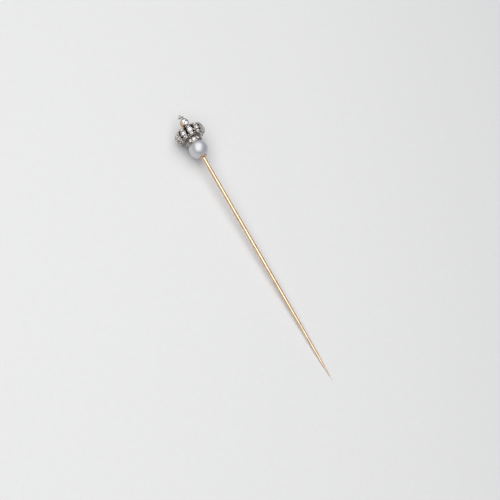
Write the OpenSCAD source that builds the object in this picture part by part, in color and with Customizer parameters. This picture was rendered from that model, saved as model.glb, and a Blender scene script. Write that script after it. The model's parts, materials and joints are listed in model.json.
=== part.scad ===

----

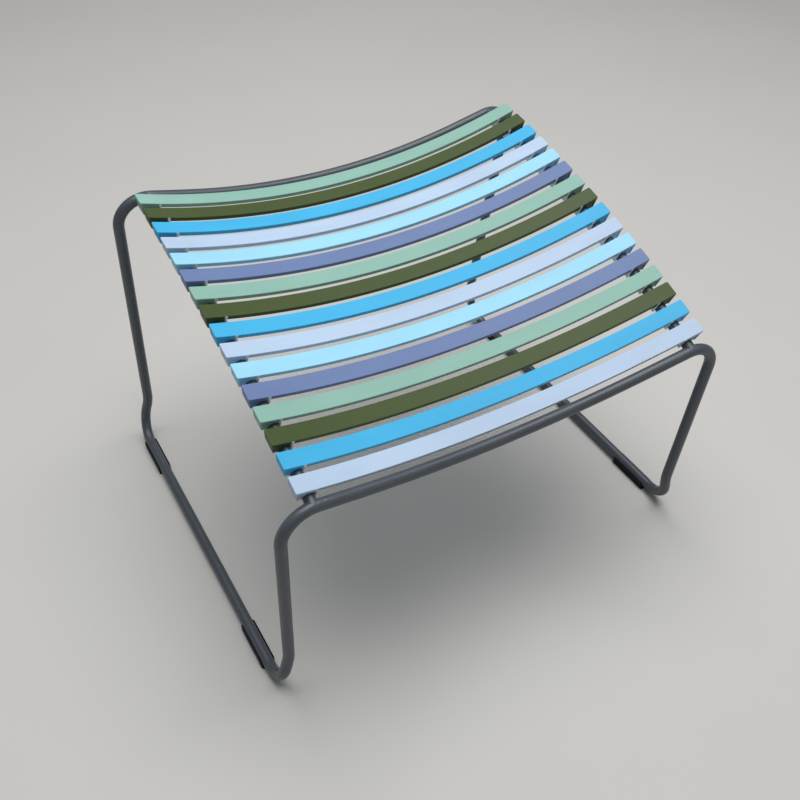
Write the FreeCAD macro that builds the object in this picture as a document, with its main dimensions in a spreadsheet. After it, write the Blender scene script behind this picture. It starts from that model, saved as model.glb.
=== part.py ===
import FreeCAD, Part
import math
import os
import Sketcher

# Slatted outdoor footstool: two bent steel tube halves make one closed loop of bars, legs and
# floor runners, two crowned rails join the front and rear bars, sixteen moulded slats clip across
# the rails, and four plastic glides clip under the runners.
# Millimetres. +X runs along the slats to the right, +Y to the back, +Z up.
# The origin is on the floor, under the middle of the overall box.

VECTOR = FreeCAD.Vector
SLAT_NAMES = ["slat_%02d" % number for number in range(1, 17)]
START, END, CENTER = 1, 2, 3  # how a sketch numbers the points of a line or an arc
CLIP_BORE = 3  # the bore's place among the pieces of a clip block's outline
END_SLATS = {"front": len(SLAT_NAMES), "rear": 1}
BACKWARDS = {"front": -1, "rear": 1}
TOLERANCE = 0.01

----

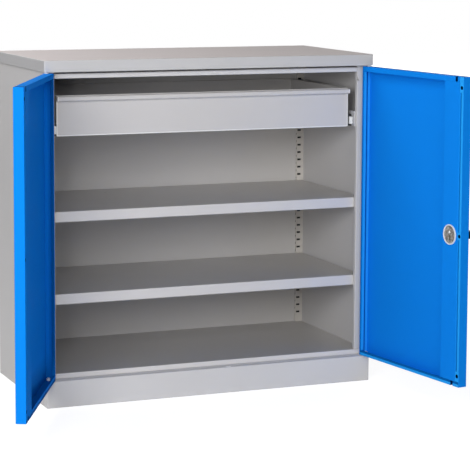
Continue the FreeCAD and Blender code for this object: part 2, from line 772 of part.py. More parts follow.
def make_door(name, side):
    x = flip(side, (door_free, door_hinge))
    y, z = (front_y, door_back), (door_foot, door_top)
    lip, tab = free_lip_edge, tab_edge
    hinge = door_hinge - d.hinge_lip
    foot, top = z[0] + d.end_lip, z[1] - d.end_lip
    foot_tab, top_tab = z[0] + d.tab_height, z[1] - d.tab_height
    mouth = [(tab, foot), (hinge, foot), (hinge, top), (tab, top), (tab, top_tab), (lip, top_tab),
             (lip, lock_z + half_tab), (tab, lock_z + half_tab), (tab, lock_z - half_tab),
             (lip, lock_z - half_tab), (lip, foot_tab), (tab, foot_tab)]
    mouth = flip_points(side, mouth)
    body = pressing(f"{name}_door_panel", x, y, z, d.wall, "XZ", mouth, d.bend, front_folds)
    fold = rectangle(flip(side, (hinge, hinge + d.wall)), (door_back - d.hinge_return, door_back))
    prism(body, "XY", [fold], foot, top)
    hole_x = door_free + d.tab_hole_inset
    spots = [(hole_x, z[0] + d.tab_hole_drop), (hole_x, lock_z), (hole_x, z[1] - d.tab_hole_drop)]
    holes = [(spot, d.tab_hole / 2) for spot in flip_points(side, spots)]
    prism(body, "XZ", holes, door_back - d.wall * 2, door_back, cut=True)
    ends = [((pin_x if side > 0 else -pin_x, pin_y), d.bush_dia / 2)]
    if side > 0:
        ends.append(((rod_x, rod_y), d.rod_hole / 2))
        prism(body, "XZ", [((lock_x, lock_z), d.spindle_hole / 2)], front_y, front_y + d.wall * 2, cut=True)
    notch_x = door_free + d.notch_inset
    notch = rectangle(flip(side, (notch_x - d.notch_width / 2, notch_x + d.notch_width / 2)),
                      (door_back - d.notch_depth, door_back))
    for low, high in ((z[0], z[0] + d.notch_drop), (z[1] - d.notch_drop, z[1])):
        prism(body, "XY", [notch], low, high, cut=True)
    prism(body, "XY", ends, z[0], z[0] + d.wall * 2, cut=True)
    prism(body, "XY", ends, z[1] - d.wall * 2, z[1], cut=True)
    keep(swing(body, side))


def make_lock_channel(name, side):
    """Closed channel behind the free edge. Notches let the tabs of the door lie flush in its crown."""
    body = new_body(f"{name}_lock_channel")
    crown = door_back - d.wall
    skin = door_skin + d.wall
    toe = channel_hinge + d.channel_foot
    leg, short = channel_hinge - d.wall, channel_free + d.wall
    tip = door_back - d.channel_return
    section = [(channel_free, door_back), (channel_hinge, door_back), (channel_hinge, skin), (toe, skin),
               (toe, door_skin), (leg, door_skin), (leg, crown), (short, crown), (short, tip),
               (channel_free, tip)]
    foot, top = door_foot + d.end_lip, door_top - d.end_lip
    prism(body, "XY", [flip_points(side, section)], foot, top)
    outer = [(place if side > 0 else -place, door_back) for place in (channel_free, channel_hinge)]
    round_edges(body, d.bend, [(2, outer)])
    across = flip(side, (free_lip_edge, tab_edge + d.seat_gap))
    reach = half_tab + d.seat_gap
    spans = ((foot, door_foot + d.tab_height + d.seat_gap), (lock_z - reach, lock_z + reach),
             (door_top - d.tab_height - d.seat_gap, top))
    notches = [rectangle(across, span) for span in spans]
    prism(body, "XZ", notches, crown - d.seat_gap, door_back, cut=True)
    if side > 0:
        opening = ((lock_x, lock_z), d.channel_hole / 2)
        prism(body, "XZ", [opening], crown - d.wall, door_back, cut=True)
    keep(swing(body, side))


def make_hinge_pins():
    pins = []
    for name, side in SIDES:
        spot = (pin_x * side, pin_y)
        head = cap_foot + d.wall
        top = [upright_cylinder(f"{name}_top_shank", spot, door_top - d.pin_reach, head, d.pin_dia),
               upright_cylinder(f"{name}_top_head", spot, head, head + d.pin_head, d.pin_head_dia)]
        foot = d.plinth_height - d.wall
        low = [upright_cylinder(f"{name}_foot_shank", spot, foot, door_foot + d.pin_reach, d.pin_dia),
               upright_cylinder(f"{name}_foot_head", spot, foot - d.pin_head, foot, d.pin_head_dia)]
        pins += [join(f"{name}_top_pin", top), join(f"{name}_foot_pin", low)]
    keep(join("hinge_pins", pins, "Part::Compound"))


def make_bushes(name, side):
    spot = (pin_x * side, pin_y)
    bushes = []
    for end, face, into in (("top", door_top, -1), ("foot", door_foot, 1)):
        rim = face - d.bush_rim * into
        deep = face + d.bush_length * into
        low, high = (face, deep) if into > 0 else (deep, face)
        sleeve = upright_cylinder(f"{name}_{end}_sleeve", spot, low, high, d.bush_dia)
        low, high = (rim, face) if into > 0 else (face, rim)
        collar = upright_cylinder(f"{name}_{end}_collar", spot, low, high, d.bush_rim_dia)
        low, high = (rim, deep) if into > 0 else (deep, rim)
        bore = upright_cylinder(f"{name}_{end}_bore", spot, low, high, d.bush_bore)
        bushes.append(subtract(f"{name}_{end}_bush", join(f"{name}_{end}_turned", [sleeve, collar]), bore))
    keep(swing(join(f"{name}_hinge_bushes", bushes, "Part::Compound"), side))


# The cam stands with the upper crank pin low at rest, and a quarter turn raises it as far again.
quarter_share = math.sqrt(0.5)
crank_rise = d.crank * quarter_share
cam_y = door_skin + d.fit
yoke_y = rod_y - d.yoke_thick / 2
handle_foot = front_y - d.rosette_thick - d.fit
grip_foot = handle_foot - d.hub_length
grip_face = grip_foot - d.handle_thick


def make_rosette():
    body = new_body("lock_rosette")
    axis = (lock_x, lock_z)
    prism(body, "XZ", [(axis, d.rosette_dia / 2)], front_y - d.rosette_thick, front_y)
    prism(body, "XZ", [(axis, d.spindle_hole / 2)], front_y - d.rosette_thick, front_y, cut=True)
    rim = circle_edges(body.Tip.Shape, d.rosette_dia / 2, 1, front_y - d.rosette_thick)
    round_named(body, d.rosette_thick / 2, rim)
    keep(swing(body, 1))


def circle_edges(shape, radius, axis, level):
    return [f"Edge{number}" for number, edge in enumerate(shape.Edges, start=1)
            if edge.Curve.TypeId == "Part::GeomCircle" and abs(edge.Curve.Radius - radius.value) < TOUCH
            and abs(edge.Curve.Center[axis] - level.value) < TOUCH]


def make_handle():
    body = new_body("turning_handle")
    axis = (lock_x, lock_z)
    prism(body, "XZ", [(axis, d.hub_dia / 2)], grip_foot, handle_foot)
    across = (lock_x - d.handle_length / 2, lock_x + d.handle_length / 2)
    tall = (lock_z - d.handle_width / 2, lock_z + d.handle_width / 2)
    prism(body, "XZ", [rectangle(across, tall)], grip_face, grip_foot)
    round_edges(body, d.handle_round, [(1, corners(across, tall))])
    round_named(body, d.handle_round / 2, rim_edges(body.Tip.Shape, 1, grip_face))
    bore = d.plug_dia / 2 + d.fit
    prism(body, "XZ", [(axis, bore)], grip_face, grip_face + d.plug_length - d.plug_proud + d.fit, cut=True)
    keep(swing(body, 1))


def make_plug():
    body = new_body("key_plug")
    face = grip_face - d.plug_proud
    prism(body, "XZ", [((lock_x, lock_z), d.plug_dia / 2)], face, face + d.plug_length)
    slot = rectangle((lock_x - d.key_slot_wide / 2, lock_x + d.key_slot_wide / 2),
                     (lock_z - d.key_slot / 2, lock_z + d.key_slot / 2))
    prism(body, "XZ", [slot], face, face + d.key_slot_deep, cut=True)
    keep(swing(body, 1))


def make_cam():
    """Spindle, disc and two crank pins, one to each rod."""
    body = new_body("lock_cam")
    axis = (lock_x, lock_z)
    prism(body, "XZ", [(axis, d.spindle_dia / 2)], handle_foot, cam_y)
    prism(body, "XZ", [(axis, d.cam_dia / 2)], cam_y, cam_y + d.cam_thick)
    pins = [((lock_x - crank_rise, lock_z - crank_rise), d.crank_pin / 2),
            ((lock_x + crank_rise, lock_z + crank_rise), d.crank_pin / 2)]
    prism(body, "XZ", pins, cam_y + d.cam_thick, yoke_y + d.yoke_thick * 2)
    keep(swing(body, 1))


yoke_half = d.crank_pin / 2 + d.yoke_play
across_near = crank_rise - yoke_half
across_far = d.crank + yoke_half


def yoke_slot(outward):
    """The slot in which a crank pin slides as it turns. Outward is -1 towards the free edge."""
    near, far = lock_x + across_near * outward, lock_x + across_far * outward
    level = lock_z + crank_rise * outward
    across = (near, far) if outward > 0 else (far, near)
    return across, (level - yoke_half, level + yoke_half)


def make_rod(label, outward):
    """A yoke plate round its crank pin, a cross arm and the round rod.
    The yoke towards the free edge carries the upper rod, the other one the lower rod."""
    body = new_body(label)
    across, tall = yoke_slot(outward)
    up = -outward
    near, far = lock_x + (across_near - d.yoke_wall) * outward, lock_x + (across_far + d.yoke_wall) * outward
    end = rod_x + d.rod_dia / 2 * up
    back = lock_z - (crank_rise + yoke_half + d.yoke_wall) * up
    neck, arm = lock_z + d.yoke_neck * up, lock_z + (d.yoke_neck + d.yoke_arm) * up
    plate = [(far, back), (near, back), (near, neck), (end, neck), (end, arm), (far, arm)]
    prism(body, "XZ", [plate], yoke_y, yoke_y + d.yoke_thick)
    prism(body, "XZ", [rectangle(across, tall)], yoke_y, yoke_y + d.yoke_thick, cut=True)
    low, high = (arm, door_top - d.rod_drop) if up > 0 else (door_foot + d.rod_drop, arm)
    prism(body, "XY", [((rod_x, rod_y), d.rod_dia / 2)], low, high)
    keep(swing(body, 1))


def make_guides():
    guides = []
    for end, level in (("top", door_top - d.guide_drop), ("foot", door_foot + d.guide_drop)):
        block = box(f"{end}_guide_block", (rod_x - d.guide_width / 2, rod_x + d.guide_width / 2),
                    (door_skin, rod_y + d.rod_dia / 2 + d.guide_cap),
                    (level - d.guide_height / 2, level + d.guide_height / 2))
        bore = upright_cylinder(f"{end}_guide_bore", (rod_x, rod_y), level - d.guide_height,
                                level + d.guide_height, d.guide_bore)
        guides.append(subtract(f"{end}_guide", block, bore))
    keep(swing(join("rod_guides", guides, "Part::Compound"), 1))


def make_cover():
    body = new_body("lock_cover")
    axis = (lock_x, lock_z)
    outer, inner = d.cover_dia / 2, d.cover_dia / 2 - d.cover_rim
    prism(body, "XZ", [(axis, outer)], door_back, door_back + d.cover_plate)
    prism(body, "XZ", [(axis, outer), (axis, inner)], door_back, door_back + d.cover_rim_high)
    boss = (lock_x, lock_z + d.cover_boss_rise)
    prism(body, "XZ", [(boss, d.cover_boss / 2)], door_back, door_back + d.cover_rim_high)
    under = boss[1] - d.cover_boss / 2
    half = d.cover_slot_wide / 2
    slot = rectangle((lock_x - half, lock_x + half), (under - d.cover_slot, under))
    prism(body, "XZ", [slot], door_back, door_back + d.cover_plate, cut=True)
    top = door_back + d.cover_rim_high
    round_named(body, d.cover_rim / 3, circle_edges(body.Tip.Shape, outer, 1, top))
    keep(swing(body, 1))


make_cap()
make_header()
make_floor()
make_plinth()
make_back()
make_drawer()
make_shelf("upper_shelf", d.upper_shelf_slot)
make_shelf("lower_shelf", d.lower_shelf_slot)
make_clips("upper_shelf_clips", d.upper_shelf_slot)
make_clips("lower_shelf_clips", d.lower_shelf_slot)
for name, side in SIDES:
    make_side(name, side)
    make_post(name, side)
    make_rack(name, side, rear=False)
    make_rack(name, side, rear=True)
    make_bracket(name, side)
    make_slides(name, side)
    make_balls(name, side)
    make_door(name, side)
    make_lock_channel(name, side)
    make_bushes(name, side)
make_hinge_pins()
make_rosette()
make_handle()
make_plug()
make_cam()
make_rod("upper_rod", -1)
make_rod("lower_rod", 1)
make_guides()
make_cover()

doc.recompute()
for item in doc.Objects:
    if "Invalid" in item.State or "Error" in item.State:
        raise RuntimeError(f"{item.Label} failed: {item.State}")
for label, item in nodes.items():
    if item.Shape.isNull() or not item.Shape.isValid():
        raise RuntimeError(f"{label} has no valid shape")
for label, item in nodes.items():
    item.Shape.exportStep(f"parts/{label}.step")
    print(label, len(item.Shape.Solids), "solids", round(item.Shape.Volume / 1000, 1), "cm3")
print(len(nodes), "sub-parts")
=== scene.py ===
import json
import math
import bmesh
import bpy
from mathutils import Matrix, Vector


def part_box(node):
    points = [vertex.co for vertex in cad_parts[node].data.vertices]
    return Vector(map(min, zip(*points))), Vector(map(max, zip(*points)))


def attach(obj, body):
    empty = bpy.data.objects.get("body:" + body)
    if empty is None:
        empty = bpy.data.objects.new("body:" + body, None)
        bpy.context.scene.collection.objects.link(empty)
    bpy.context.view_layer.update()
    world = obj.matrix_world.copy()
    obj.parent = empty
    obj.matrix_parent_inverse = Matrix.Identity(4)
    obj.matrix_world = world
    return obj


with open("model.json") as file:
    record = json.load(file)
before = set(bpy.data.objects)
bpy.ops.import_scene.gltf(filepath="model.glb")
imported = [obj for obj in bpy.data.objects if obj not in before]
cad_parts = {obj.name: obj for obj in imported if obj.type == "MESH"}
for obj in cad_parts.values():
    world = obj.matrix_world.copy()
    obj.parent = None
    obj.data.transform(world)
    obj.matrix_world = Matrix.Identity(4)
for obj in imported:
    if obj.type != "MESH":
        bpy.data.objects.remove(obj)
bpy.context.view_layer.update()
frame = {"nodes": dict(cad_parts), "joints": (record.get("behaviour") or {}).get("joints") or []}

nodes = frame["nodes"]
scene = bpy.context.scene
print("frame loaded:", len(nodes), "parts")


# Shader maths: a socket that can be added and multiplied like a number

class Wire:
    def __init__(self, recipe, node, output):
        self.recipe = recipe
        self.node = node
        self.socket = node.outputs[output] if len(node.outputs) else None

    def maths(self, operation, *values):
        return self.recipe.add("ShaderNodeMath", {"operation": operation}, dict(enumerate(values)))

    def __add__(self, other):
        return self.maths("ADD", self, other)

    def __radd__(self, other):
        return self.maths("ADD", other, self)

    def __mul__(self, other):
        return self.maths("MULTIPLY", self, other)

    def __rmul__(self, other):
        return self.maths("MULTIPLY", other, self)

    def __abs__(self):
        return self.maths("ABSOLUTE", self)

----

#### Exercise details
Give again only the lines that run from the line with "doc.recompute()" to the line with "record = json.load(file)". Include both of those lines exactly as written.

#### Output of the task
doc.recompute()
for item in doc.Objects:
    if "Invalid" in item.State or "Error" in item.State:
        raise RuntimeError(f"{item.Label} failed: {item.State}")
for label, item in nodes.items():
    if item.Shape.isNull() or not item.Shape.isValid():
        raise RuntimeError(f"{label} has no valid shape")
for label, item in nodes.items():
    item.Shape.exportStep(f"parts/{label}.step")
    print(label, len(item.Shape.Solids), "solids", round(item.Shape.Volume / 1000, 1), "cm3")
print(len(nodes), "sub-parts")
=== scene.py ===
import json
import math
import bmesh
import bpy
from mathutils import Matrix, Vector


def part_box(node):
    points = [vertex.co for vertex in cad_parts[node].data.vertices]
    return Vector(map(min, zip(*points))), Vector(map(max, zip(*points)))


def attach(obj, body):
    empty = bpy.data.objects.get("body:" + body)
    if empty is None:
        empty = bpy.data.objects.new("body:" + body, None)
        bpy.context.scene.collection.objects.link(empty)
    bpy.context.view_layer.update()
    world = obj.matrix_world.copy()
    obj.parent = empty
    obj.matrix_parent_inverse = Matrix.Identity(4)
    obj.matrix_world = world
    return obj


with open("model.json") as file:
    record = json.load(file)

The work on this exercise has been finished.